Ce n'est donc pas une surprise de voir Paris ressentir durement les effets de la crise. Le chiffre d'affaires du commerce dans la capitale a, en effet, chuté de 22,1 %. « Cette baisse s'explique par l'effondrement du tourisme, la généralisation du télétravail et le renoncement à fréquenter des lieux peuplés », souligne le directeur général de l'AC. Les zones commerciales les plus touchées sont les Champs-Elysées (-38 %), Opéra-Haussman (-34 %), le Marais (-27 %), Saint-Germain/Saint-Michel (-27 %) et la Défense-Les 4 temps (-26 %). La conséquence immédiate, ce sont les disparitions d'entreprises ou d'enseignes et les restructurations entraînant des suppressions de magasins et d'emplois.

Dans ce contexte anxiogène, les aides publiques, notamment les Prêts garantis par l'Etat (1,7 milliard d'euros accordés), se révèlent vitales pour soutenir l'activité. Mais la contrepartie est un fort endettement bancaire (+129 %), notamment pour les moyennes entreprises.

Les perspectives

La transformation numérique est en marche. En effet, il est indéniable que la crise actuelle a accéléré la digitalisation des entreprises de commerce (24 % en 2020 contre 15 % en 2019). On note ainsi une hausse de 20 % des acheteurs de mode sur internet, soit 2,6 millions de nouveaux clients pour lesquels il va falloir mettre en oeuvre une stratégie de fidélisation. On assiste aussi à la revanche des acteurs traditionnels sur les « pure players ». Un retournement incarné par les “click and mortar” (commerçants cumulant les ventes en ligne avec celles de leur boutique physique), qui ont rencontré un vif succès durant le premier semestre 2020.

La mode, elle-même, se transforme également et devient plus durable. Une évolution liée à l'émergence du principe de responsabilité sociale et environnementale (RSE), qui s'accompagne de nouveaux critères d'achat (origine de fabrication, engagement et valeurs de la marque), et l'essor de la « seconde main » (32 % des Français ont acheté de la mode d'occasion en 2019 et 40% ont fait du tri durant le premier confinement). « La seconde main peut être créatrice d'emplois et un relai de croissance en 2021 », estime Yohann Petiot.

De nouveaux acteurs apparaissent sur ce marché comme le site lituanien Vinted (auteur de la plus forte fréquence d'achat au sein du top 20 des sites de e-commerce) ou le site Patatam, spécialiste de la friperie femme et enfant à petits prix (désormais troisième lieu d'achat de mode de seconde main). Contraintes de suivre le mouvement, les enseignes traditionnelles innovent pour répondre à cette nouvelle attente (Kiabi avec “Seconde Main”, Promod avec “Dressing Bis”, Gémo avec “Seconde Vie” et Eram avec “Atelier Bocage”).

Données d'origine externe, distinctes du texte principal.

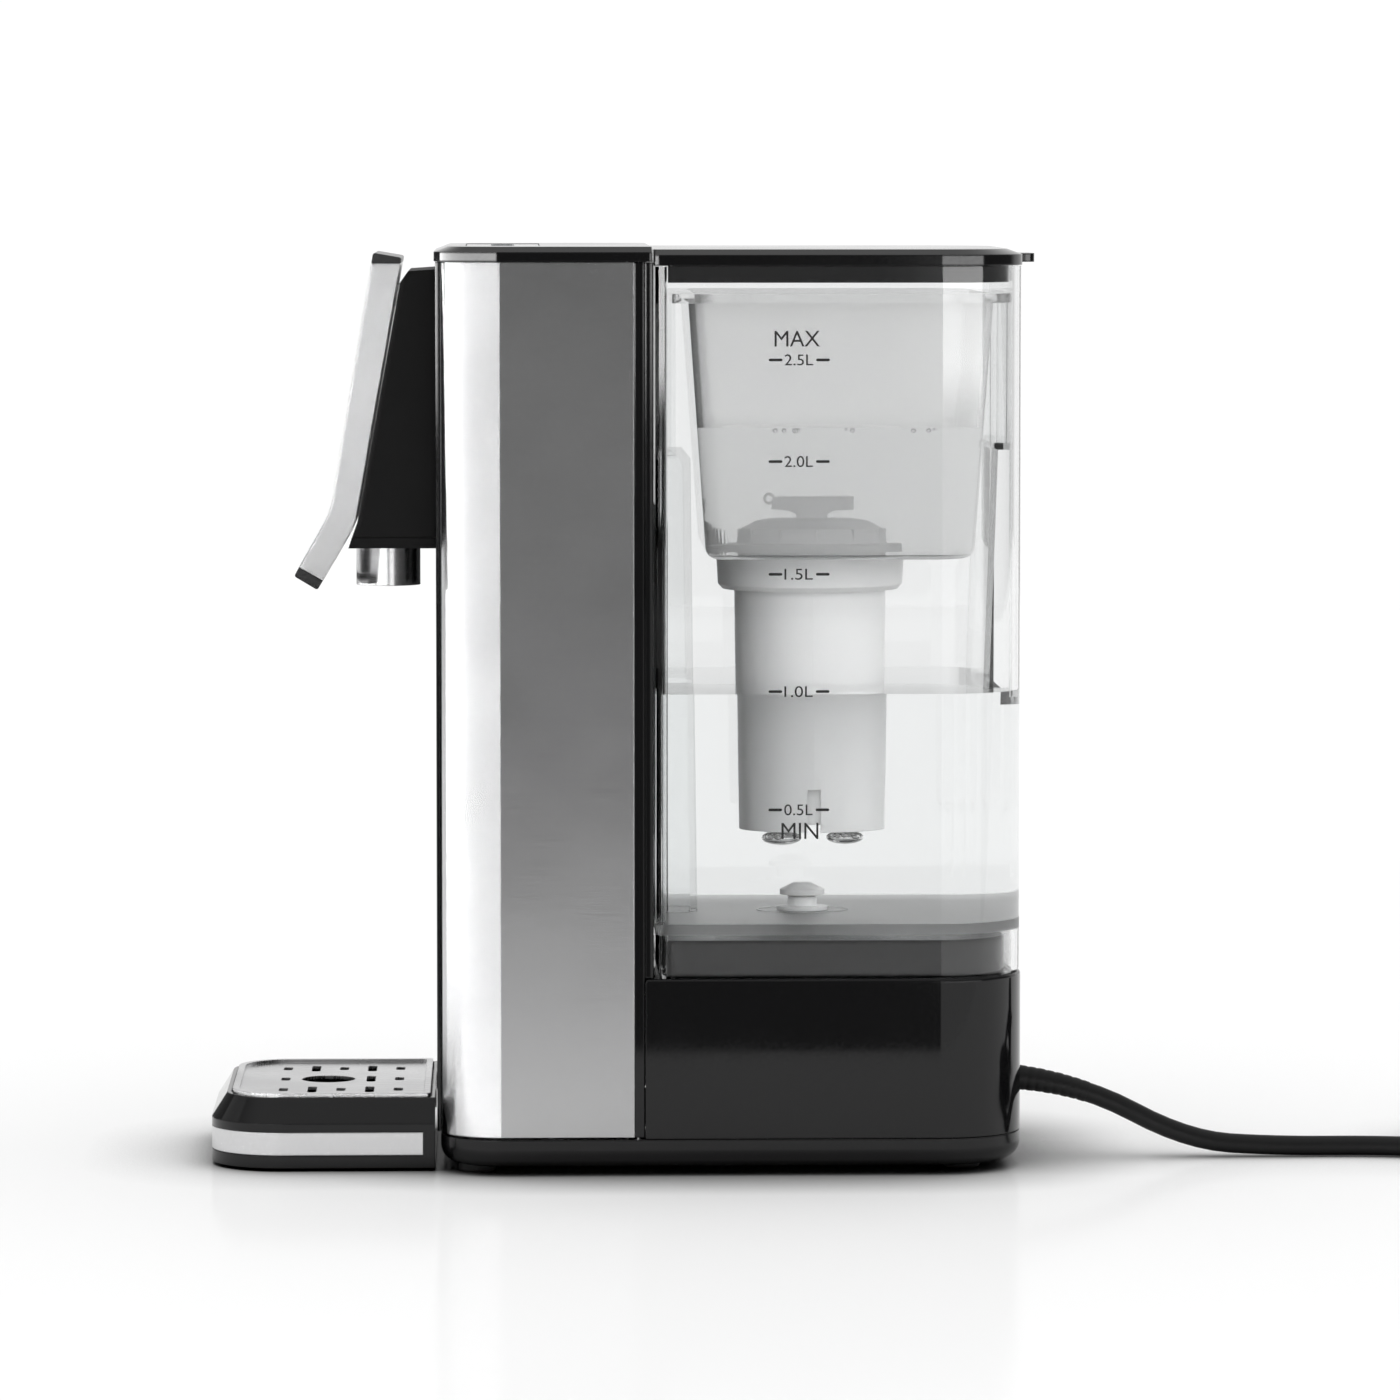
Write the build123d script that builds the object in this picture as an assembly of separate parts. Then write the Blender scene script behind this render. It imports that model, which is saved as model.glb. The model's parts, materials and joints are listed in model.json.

« Un changement de paradigme est indispensable, insiste Johann Petiot. Notre modèle de production s'essouffle, car il provoque du surstock. » Le salut des entreprises de commerce de détail passera donc par une franche remise en question. Il faudra notamment multiplier les relocalisations, mais aussi s'appuyer sur l'avènement de l'omnicanalité, modèle vertueux symbolisé par le boom du “click and collect”. « Internet n'est pas notre ennemi, au contraire », conclut Johann Petiot. La survie du commerce de détail est à ce prix.